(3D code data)
++++++++

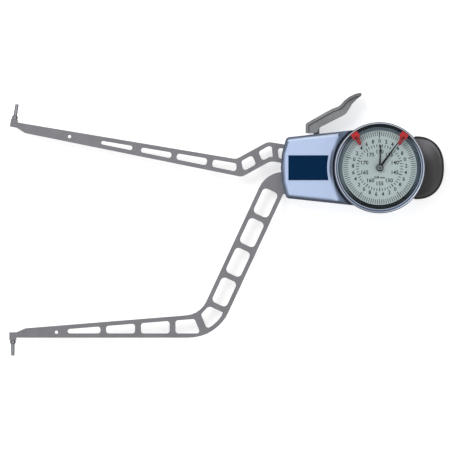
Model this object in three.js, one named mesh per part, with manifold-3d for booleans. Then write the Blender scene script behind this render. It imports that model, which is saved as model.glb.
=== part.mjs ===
// Internal caliper gauge with a dial: two cranked skeleton arms, one fixed and one on a pivot, a press lever
// that closes them, and a toothed sector and gear train that turn the two hands of the dial.
// X runs along the gauge towards the grip, Y towards the press lever, Z out of the dial.
// The origin lies on the back face, under the centre of the dial.
import * as THREE from "three";
import { mergeVertices } from "three/addons/utils/BufferGeometryUtils.js";
import Module from "manifold-3d";

const wasm = await Module();
wasm.setup();

// Fineness of round shapes
const ARC_STEP = degrees(22.5);
const CHORD_ERROR = 0.1;
const SMALL_SIDES = 12;
const ROUND_SIDES = 20;
const LARGE_SIDES = 44;
const COVE_SIDES = 96;

// Clearances
const RUNNING_GAP = 0.1;
const SEAT_GAP = 0.3;
const FREE_GAP = 0.6;
const CUT_OVERRUN = 2;
const MERGE_OVERLAP = 0.5;

// Gear train: sector, first pinion, transfer wheel, centre pinion, and a pair of counter gears
const SECTOR_TEETH = 264;
const PINION_TEETH = 10;
const SECTOR_MODULE = 0.3;
const TRANSFER_TEETH = 100;
const TRANSFER_MODULE = 0.28;
const COUNTER_TEETH = 20;
const TRAIN_ANGLE = degrees(-8.05);
const ARM_TRAVEL = degrees(14.1);

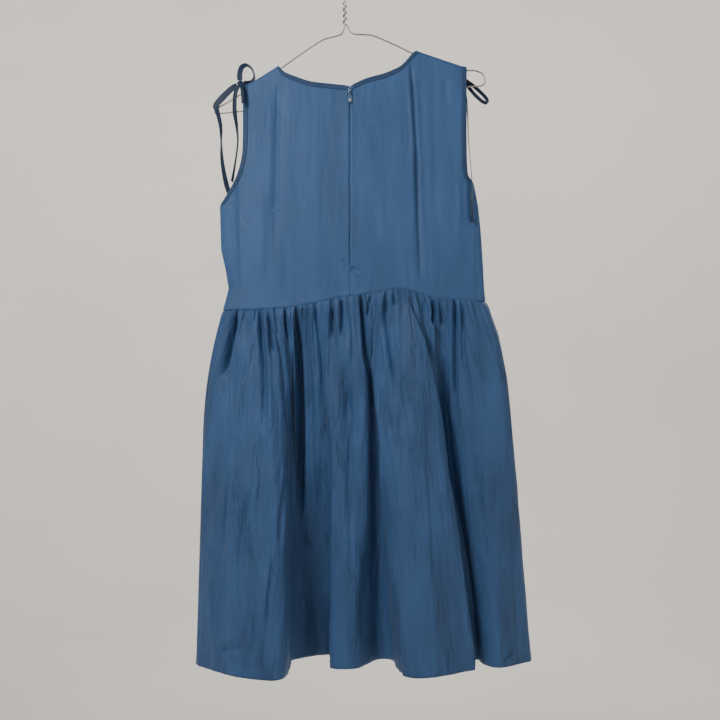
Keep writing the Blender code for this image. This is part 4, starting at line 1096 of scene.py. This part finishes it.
def edge_profile(lines, section, seed, uneven):
    """Rings of a section carried along an edge; lines are runs of points inwards from it."""
    rings = []
    for line, normal in lines:
        at = lengths_along(line)
        outwards = unit(line[0] - line[1])
        ring = []
        for distance, lift in section:
            if distance < 0:
                ring.append(line[0] - outwards * distance + normal[0] * lift)
            else:
                ring.append(columns_at(distance, at, line) + unit(columns_at(distance, at, normal)) * lift)
        rings.append(ring)
    rings = np.array(rings)
    at = lengths_along(rings[:, 0])
    wave = lattice_noise(at / 6.5, at * 0 + 0.3, seed) + 0.6 * lattice_noise(at / 2.8, at * 0, seed + 1)
    normals = np.array([normal[0] for _, normal in lines])
    return rings + normals[:, None, :] * (uneven * wave)[:, None, None]


def edge_lines(points, side, start=0, stop=None):
    """Runs of points inwards from one edge of a panel, with the panel's directions out of the cloth."""
    runs = []
    for grid in (points, grid_normals(points)):
        if side == "top":
            grid = grid[::-1].swapaxes(0, 1)
        elif side == "right":
            grid = grid[:, ::-1]
        runs.append(grid[start:stop, :EDGE_RUN])
    return list(zip(*runs))


def columns_between(points, x_low, x_high):
    """Columns whose upper ends lie between two X."""
    x = points[-1, :, 0]
    inside = np.where((x >= x_low) & (x <= x_high))[0]
    return inside[0], inside[-1] + 1


def bound_edge(name, lines, seed):
    rings = edge_profile(lines, BINDING_SECTION, seed, 0.16)
    round_it = np.cumsum(np.abs(np.gradient(np.array(BINDING_SECTION)[:, 0])))
    piece = loft(name, rings, ring_uvs(round_it, rings[:, 0]), "bound edge")
    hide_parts(name.replace("bound_", ""))
    STITCH_ROUTES.append(rings[1:-1, 4])


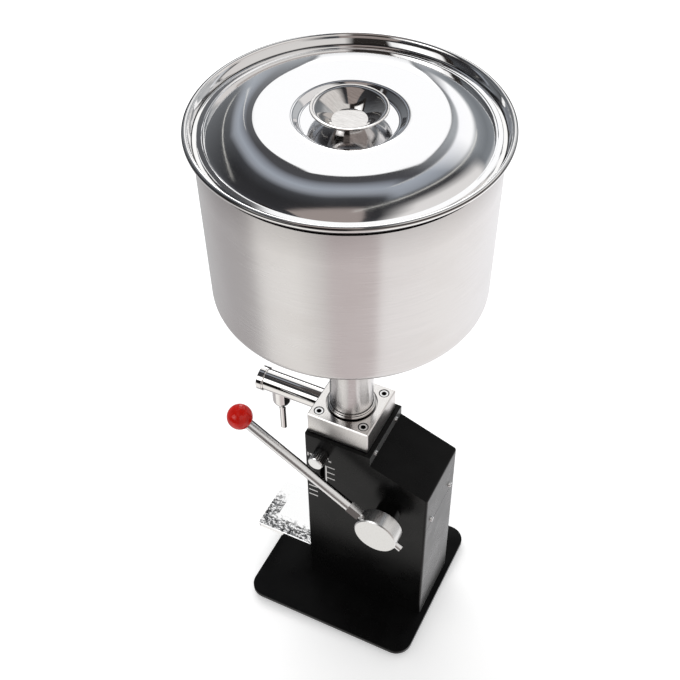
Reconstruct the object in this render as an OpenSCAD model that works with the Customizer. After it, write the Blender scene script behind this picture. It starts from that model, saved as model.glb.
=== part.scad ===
// Manual paste filling machine: a hopper over a valve block, a piston pump worked by a hand lever,
// and a height-adjustable tray for the bottle under the outlet.
// Millimetres. The origin is on the hopper's axis at the floor, +Z is up, -Y is the outlet side and
// +X is the lever side.

/* [Stand] */
// Width of the base plate
base_w = 200; // [180:1:240]
// Depth of the base plate
base_d = 218; // [200:1:260]
// Thickness of the base plate
base_t = 6; // [5:0.5:10]
// Corner radius of the base plate
base_corner_r = 20; // [10:1:30]
// How far the base plate sits to the lever side of the hopper's axis
base_shift_x = 4.5; // [0:0.5:8]
// How far the base plate sits behind the hopper's axis
base_shift_y = 11.25; // [8:0.25:15]
// Height of the rubber feet
foot_h = 8; // [7:0.5:14]
// Diameter of the rubber feet
foot_d = 28; // [22:1:34]
// Distance from each foot's centre to the plate's edges
foot_inset = 24; // [20:1:30]

/* [Housing] */
// Outside width of the housing
housing_w = 84.6; // [84:0.2:96]
// Height of the housing above the base plate
housing_h = 272.4; // [250:0.4:320]
// Distance from the hopper's axis to the front panel
housing_front = 39; // [39:0.5:48]
// Distance from the hopper's axis to the back of the upright part
neck_back = 42.4; // [40:0.2:50]
// Distance from the hopper's axis to the rear panel
housing_rear = 112.9; // [105:0.1:125]
// Drop from the top down to the upper end of the sloping cover
shoulder_drop = 13.4; // [12:0.1:16]
// Drop of the sloping cover from its upper end to its lower end
slope_drop = 26.1; // [15:0.1:40]
// Thickness of the housing's sheet steel
sheet_t = 2; // [1.5:0.1:3]
// Thickness of the cover's sheet steel
cover_t = 1.5; // [1:0.1:2]
// Height of the cover's rear flange
cover_flange_h = 57; // [45:1:70]
// Outside radius of the sheet's bends
bend_r = 3; // [2.5:0.1:5]
// Width of the flanges that stand on the base plate
floor_flange_w = 14; // [12:0.5:18]
// Thickness of the steel plate that carries the pump
top_plate_t = 12; // [10:0.5:13]

/* [Valve block] */
// Side of the square valve block
block_w = 74; // [73:0.5:78]
// Height of the valve block
block_h = 29.9; // [29:0.1:36]
// Chamfer along the block's edges
block_chamfer = 1.2; // [0.5:0.1:2]
// Distance of the four block screws from the axis, each way
block_screw_at = 27; // [26.5:0.1:28.5]
// Diameter of the valve chamber
chamber_d = 30; // [27:0.5:34]
// Diameter of the inlet ball
inlet_ball_d = 18; // [17:0.5:20]
// Share of the ball's diameter that its seat has
seat_share = 0.78; // [0.7:0.01:0.85]

/* [Pump] */
// Bore of the cylinder
bore_d = 40; // [36:0.5:43]
// Wall of the cylinder
cylinder_wall = 4; // [3:0.1:5]
// Stroke of the piston
stroke = 40; // [30:1:44]
// Length of the piston
piston_l = 15; // [14:0.5:20]
// Diameter of the piston rod
rod_d = 14; // [12:0.5:18]
// Diameter of the crosshead pin
pin_d = 8; // [7:0.5:10]

/* [Lever] */
// Distance from the hopper's axis back to the lever's shaft
shaft_back = 66.8; // [64:0.2:72]
// Diameter of the lever's shaft
shaft_d = 16; // [14:0.5:18]
// Diameter of the bearing bosses
boss_d = 28; // [27:0.5:34]
// How far the right bearing boss stands out of the housing
boss_l = 18; // [14:0.5:20]
// Diameter of the lever's hub
hub_d = 51; // [46:0.5:58]
// Thickness of the lever's hub
hub_t = 19.5; // [16:0.5:24]
// Angle of the lever above level at rest
lever_angle = 33; // [30:1:36]
// Distance from the shaft's axis to the middle of the ball
lever_reach = 202; // [180:1:230]
// Diameter of the lever's rod
lever_rod_d = 12; // [10:0.5:14]
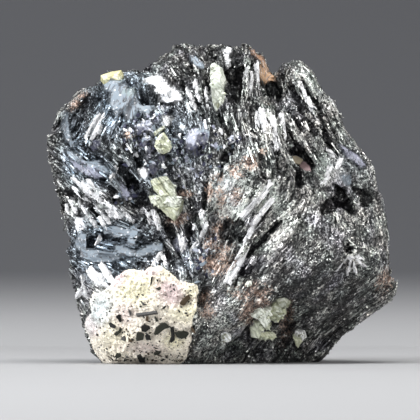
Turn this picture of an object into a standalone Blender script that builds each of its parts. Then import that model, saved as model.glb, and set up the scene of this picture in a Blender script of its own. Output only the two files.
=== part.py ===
"""Hematite rose: a hand specimen of specular hematite, one natural solid grown as bundles of thin plates.

Run with: blender --background --python part.py. Metres, +Z up. The front of the specimen faces -Y.
The origin is under the middle of the specimen, on the level of the broken face that it rests on.
"""

import math
import random

import bmesh
import bpy
from mathutils import Euler, Matrix, Vector, noise
from mathutils.bvhtree import BVHTree

MM = 0.001
SEED = 11

# The outline of the mass seen from the front, in millimetres of X and Z, counter-clockwise from the right-hand tip.
OUTLINE = [
    (20.6, 9.3), (19.5, 11.0), (19.8, 14.7), (19.3, 19.6), (18.0, 23.9), (14.9, 27.6), (13.3, 30.6),
    (11.6, 32.6), (10.9, 34.4), (9.4, 35.6), (7.6, 35.5), (6.1, 34.0), (4.8, 36.3), (3.0, 37.5),
    (-1.2, 37.6), (-5.4, 37.7), (-7.3, 36.1), (-9.0, 34.5), (-13.7, 34.3), (-16.6, 32.2), (-19.2, 30.2),
    (-20.4, 26.4), (-20.4, 24.4), (-19.5, 21.0), (-18.8, 17.5), (-18.4, 13.0), (-17.2, 7.8), (-16.4, 4.6),
    (-15.3, 1.8), (-13.6, -0.8), (-9.5, -1.6), (8.4, -1.6), (11.4, -0.2), (13.6, 2.9),
    (16.3, 4.9), (19.8, 7.3),
]
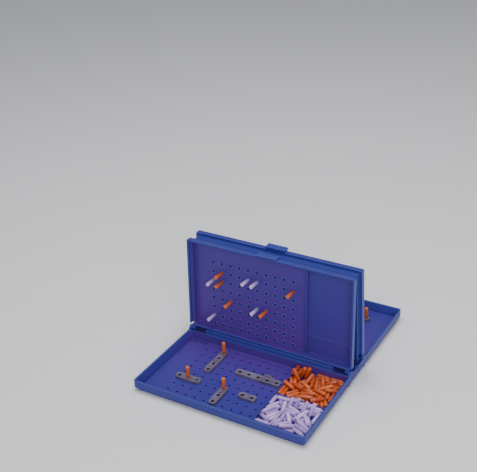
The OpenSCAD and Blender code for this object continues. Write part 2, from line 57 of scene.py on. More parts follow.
class Wire:
    # one socket of a node, used in sums as a number would be
    def __init__(self, desk, socket):
        self.desk, self.socket = desk, socket

    def sum(self, operation, *parts):
        return self.desk.add("ShaderNodeMath", {"operation": operation}, dict(enumerate(parts)))["Value"]

    def __add__(self, other):
        return self.sum("ADD", self, other)

    def __radd__(self, other):
        return self.sum("ADD", other, self)

    def __sub__(self, other):
        return self.sum("SUBTRACT", self, other)

    def __rsub__(self, other):
        return self.sum("SUBTRACT", other, self)

    def __mul__(self, other):
        return self.sum("MULTIPLY", self, other)

    def __rmul__(self, other):
        return self.sum("MULTIPLY", other, self)

    def between(self, low, high):
        # 0 at low, 1 at high, eased
        return self.desk.add("ShaderNodeMapRange", {"interpolation_type": "SMOOTHSTEP"},
                             {"Value": self, "From Min": low, "From Max": high})["Result"]


class Made:
    # a node that was added, read by the names of its outputs
    def __init__(self, desk, node):
        self.desk, self.node = desk, node

    def __getitem__(self, name):
        return Wire(self.desk, self.node.outputs[name])


class Desk:
    # a node tree while it is written
    def __init__(self, tree):
        self.tree = tree
        tree.nodes.clear()

    def add(self, kind, settings=None, inputs=None):
        node = self.tree.nodes.new(kind)
        for name, value in (settings or {}).items():
            setattr(node, name, value)
        for name, value in (inputs or {}).items():
            if isinstance(value, Wire):
                self.tree.links.new(value.socket, node.inputs[name])
            else:
                node.inputs[name].default_value = value
        return Made(self, node)

    def blendColour(self, amount, first, second):
        # sockets 6 and 7 are the colours of a Mix node that is set to colour, and output 2 is its result
        mix = self.add("ShaderNodeMix", {"data_type": "RGBA"},
                       {0: amount, 6: first if isinstance(first, Wire) else (*first, 1),
                        7: second if isinstance(second, Wire) else (*second, 1)})
        return Wire(self, mix.node.outputs[2])

    def speckle(self, scale, detail=3, roughness=0.5):
        place = self.add("ShaderNodeTexCoord")["Object"]
        return self.add("ShaderNodeTexNoise", None, {"Vector": place, "Scale": scale, "Detail": detail,
                                                     "Roughness": roughness})["Fac"]

    def marked(self, name):
        # what the mesh says about each of its faces or pegs
        return self.add("ShaderNodeAttribute", {"attribute_name": name})["Fac"]

    def grain(self, look):
        # the fine grain of moulded plastic
        fine = self.speckle(look["grain"], 2)
        return self.add("ShaderNodeBump", None, {"Strength": look["grainStrength"],
                                                 "Distance": look["grainHeight"], "Height": fine})["Normal"]

    def finish(self, inputs):
        shader = self.add("ShaderNodeBsdfPrincipled", None, inputs)
        self.add("ShaderNodeOutputMaterial", None, {"Surface": shader["BSDF"]})


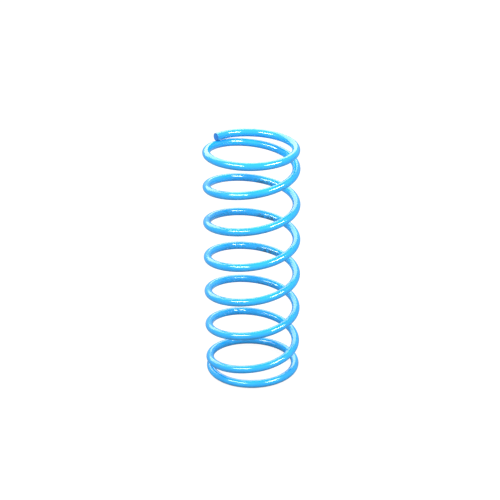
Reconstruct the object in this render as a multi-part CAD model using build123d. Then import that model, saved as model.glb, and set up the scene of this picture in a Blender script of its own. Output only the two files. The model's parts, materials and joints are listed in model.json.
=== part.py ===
"""Suspension coil spring: one right-hand wound round wire with closed, unground ends.

A coil spring shortens because its wire twists along its own length. The wire is
therefore held as short rigid lengths that meet face to face, square to the wire,
so that each length can turn about the wire's own line on the length below it:
a dead coil at each end, and quarter turns between the two.

Millimetres, +Z up along the spring's axis, origin at the centre of the base.
"""

import os
from math import cos, pi, radians, sin

from build123d import *

# Wire and coil
WIRE_DIAMETER = 12.0
END_COIL_RADIUS = 66.0  # from the spring's axis to the wire's centre line
BODY_SWELL = 1.6  # extra radius of the middle coil, which is wound a little wider
PITCH = 57.8  # rise of one free active coil

# Where the wire starts and stops, in degrees anticlockwise from +X seen from above
BOTTOM_TIP_ANGLE = 172.0
TOP_TIP_ANGLE = 145.0
WHOLE_COILS = 8  # from the bottom tip round to the same angle at the top

# How each end closes. Slopes are parts of the pitch, lengths are turns from the tip:
# the slope of the dead coil, the extra slope at the cut tip, and the stretch over
# which the slope grows to the full pitch
BOTTOM_END = {"dead_slope": 0.067, "tip_slope": 0.05, "ramp": (0.454, 1.231)}
TOP_END = {"dead_slope": 0.02, "tip_slope": 0.50, "ramp": (0.63, 1.18)}
TIP_LENGTH = 0.35
TIP_EDGE_RADIUS = 0.7  # rounding of the sheared ends under their coating

# The lengths of wire between the dead coils, each centred on one side of the spring
ACTIVE_COILS = 6
SIDES = ("left", "front", "right", "back")
FIRST_JOINT_ANGLE = 360.0 + 135.0
STATIONS_PER_TURN = 48  # points that each centre line is drawn through

TURNS = WHOLE_COILS + (TOP_TIP_ANGLE - BOTTOM_TIP_ANGLE) / 360.0


def ramp_share(turns, end):
    """How far a point has come along its end's ramp, from 0 to 1."""
    start, stop = end["ramp"]
    return min(max((turns - start) / (stop - start), 0.0), 1.0)


def slope(turns, end):
    """Rise per turn, as a part of the pitch, this many turns in from an end's tip."""
    share = ramp_share(turns, end)
    grown = 3 * share**2 - 2 * share**3
    tip = end["tip_slope"] * max(1.0 - turns / TIP_LENGTH, 0.0)
    return end["dead_slope"] + (1.0 - end["dead_slope"]) * grown + tip


def rise(turns, end):
    """Height gained since an end's tip, as a part of the pitch: the sum of slope()."""
    start, stop = end["ramp"]
    share = ramp_share(turns, end)
    grown = (stop - start) * (share**3 - share**4 / 2) + max(turns - stop, 0.0)
    tip_turns = min(turns, TIP_LENGTH)
    tip = end["tip_slope"] * (tip_turns - tip_turns**2 / (2 * TIP_LENGTH))
    return end["dead_slope"] * turns + (1.0 - end["dead_slope"]) * grown + tip


CENTRE_LINE_HEIGHT = PITCH * (rise(TURNS / 2, BOTTOM_END) + rise(TURNS / 2, TOP_END))


def wire_point(turn):
    """The wire's centre line, this many turns up from the bottom tip."""
    angle = radians(BOTTOM_TIP_ANGLE) + 2 * pi * turn
    radius = END_COIL_RADIUS + BODY_SWELL * sin(pi * turn / TURNS)
    if turn < TURNS / 2:
        height = PITCH * rise(turn, BOTTOM_END)
    else:
        height = CENTRE_LINE_HEIGHT - PITCH * rise(TURNS - turn, TOP_END)
    return Vector(radius * cos(angle), radius * sin(angle), WIRE_DIAMETER / 2 + height)


def wire_direction(turn):
    """The way the wire runs at that point, towards the top tip."""
    angle = radians(BOTTOM_TIP_ANGLE) + 2 * pi * turn
    radius = END_COIL_RADIUS + BODY_SWELL * sin(pi * turn / TURNS)
    widening = BODY_SWELL * pi / TURNS * cos(pi * turn / TURNS)
    if turn < TURNS / 2:
        climb = PITCH * slope(turn, BOTTOM_END)
    else:
        climb = PITCH * slope(TURNS - turn, TOP_END)
    along_x = widening * cos(angle) - 2 * pi * radius * sin(angle)
    along_y = widening * sin(angle) + 2 * pi * radius * cos(angle)
    return Vector(along_x, along_y, climb).normalized()


def joint_turn(number):
    """Where the wire is divided, counted from 0 at the top of the bottom dead coil."""
    return (FIRST_JOINT_ANGLE + 90.0 * number - BOTTOM_TIP_ANGLE) / 360.0


def wire_length(start, stop):
    """One solid length of wire between two places, cut square to the wire at both."""
    spans = round((stop - start) * STATIONS_PER_TURN)
    turns = [start + (stop - start) * step / spans for step in range(spans + 1)]
    points = [wire_point(turn) for turn in turns]
    directions = [wire_direction(start), wire_direction(stop)]
    centre_line = Spline(*points, tangents=directions, tangent_scalars=[1.0, 1.0])
    section_plane = Plane(origin=points[0], z_dir=wire_direction(start))
    return sweep(section_plane * Circle(WIRE_DIAMETER / 2), path=centre_line)


def round_tip(length, turn):
    """Round the edge of the sheared end face that stands at this place on the wire."""
    tip = wire_point(turn)
    end_face = length.faces().sort_by(lambda face: (face.center() - tip).length)[0]
    return fillet(end_face.edges(), TIP_EDGE_RADIUS)


def build_nodes():
    """Every length of the wire by name, from the bottom tip to the top tip."""
    last_joint = 4 * ACTIVE_COILS
    nodes = {"bottom_end_coil": round_tip(wire_length(0.0, joint_turn(0)), 0.0)}
    for number in range(last_joint):
        name = f"coil_{number // 4 + 1}_{SIDES[number % 4]}"
        nodes[name] = wire_length(joint_turn(number), joint_turn(number + 1))
    nodes["top_end_coil"] = round_tip(wire_length(joint_turn(last_joint), TURNS), TURNS)
    return nodes


if __name__ == "__main__":
    os.makedirs("parts", exist_ok=True)
    for name, solid in build_nodes().items():
        solid.label = name
        export_step(solid, f"parts/{name}.step")
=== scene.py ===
import json
import math

import bpy
from mathutils import Matrix, Vector


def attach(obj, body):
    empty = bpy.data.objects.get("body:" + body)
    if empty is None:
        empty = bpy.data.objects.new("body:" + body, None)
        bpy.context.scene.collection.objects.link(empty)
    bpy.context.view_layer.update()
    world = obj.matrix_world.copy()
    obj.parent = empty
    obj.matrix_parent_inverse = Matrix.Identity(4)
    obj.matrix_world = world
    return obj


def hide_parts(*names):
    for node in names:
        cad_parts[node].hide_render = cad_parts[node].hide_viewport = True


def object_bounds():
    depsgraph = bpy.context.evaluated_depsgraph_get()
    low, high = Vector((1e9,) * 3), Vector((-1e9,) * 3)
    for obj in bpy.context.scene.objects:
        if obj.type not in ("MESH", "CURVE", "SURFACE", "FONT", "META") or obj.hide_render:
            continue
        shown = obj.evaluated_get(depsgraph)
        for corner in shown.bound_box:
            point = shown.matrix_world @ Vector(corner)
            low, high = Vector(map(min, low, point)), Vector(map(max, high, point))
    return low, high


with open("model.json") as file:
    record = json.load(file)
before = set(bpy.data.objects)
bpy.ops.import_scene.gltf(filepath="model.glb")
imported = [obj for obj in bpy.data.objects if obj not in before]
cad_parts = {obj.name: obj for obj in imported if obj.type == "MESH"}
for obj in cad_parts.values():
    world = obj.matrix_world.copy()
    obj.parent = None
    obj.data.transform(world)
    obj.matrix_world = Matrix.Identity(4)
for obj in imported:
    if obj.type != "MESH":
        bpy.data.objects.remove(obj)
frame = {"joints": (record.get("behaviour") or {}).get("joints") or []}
cad_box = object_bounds()

# Camera
# A long lens a couple of metres away, which looks down on the standing spring from its
# front and is held almost level.
camera_distance = 2.295
camera_elevation = math.radians(25.9)
camera_roll = math.radians(-0.4)
look_at = Vector((-0.0029, 0.0100, 0.1993))
toward_camera = Vector((0, -math.cos(camera_elevation), math.sin(camera_elevation)))
camera = bpy.data.objects.new("camera", bpy.data.cameras.new("camera"))
bpy.context.scene.collection.objects.link(camera)
camera.data.lens = 108.2
camera.data.sensor_width = 36.0
camera.location = Vector((0, 0, 0.1791)) + toward_camera * camera_distance
view_direction = (look_at - camera.location).to_track_quat("-Z", "Y")
camera.rotation_mode = "QUATERNION"
roll_turn = Matrix.Rotation(camera_roll, 4, "Z").to_quaternion()
camera.rotation_quaternion = view_direction @ roll_turn
bpy.context.scene.camera = camera

# Studio
# White paper in a white room, lit so brightly that the floor holds no shadow. What they
# throw back on the wire is weaker, so that its underside stays a deep blue.
bpy.context.scene.view_settings.view_transform = "Standard"
world = bpy.data.worlds.new("white_room")
bpy.context.scene.world = world
world.use_nodes = True
room = world.node_tree
room_light = room.nodes["Background"]
room_light.inputs["Color"].default_value = (1.0, 1.0, 1.0, 1.0)
room_light.inputs["Strength"].default_value = 0.56
room_seen = room.nodes.new("ShaderNodeBackground")
room_seen.inputs["Color"].default_value = (1.0, 1.0, 1.0, 1.0)
room_ray = room.nodes.new("ShaderNodeLightPath")
room_mix = room.nodes.new("ShaderNodeMixShader")
room.links.new(room_ray.outputs["Is Camera Ray"], room_mix.inputs["Fac"])
room.links.new(room_light.outputs["Background"], room_mix.inputs[1])
room.links.new(room_seen.outputs["Background"], room_mix.inputs[2])
room.links.new(room_mix.outputs["Shader"], room.nodes["World Output"].inputs["Surface"])

bpy.ops.object.select_all(action="DESELECT")
bpy.ops.mesh.primitive_plane_add(size=12.0, location=(0, 0, cad_box[0].z))
table = bpy.context.active_object
table.name = "table"
paper = bpy.data.materials.new("matt_white_paper")
paper.use_nodes = True
paper_tree = paper.node_tree
paper_shader = paper_tree.nodes["Principled BSDF"]
paper_shader.inputs["Base Color"].default_value = (0.23, 0.23, 0.23, 1.0)
paper_shader.inputs["Roughness"].default_value = 0.9
paper_shader.inputs["Specular IOR Level"].default_value = 0.1
paper_seen = paper_tree.nodes.new("ShaderNodeBsdfPrincipled")
paper_seen.inputs["Base Color"].default_value = (0.1, 0.1, 0.1, 1.0)
paper_seen.inputs["Roughness"].default_value = 0.9
paper_seen.inputs["Specular IOR Level"].default_value = 0.1
paper_seen.inputs["Emission Color"].default_value = (1.0, 1.0, 1.0, 1.0)
paper_seen.inputs["Emission Strength"].default_value = 0.9
paper_ray = paper_tree.nodes.new("ShaderNodeLightPath")
paper_mix = paper_tree.nodes.new("ShaderNodeMixShader")
paper_tree.links.new(paper_ray.outputs["Is Camera Ray"], paper_mix.inputs["Fac"])
paper_tree.links.new(paper_shader.outputs["BSDF"], paper_mix.inputs[1])
paper_tree.links.new(paper_seen.outputs["BSDF"], paper_mix.inputs[2])
paper_output = paper_tree.nodes["Material Output"]
paper_tree.links.new(paper_mix.outputs["Shader"], paper_output.inputs["Surface"])
table.data.materials.append(paper)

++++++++

SHORT TASK:
Working from the data above, extract solely the lines from the one containing "round_tip(wire_length(joint_turn(last_joint), TURNS), TURNS)" through the one containing "obj.matrix_parent_inverse = Matrix.Identity(4)", exactly as they appear, both included.

SOLUTION TO THIS EXERCISE:
    nodes["top_end_coil"] = round_tip(wire_length(joint_turn(last_joint), TURNS), TURNS)
    return nodes


if __name__ == "__main__":
    os.makedirs("parts", exist_ok=True)
    for name, solid in build_nodes().items():
        solid.label = name
        export_step(solid, f"parts/{name}.step")
=== scene.py ===
import json
import math

import bpy
from mathutils import Matrix, Vector


def attach(obj, body):
    empty = bpy.data.objects.get("body:" + body)
    if empty is None:
        empty = bpy.data.objects.new("body:" + body, None)
        bpy.context.scene.collection.objects.link(empty)
    bpy.context.view_layer.update()
    world = obj.matrix_world.copy()
    obj.parent = empty
    obj.matrix_parent_inverse = Matrix.Identity(4)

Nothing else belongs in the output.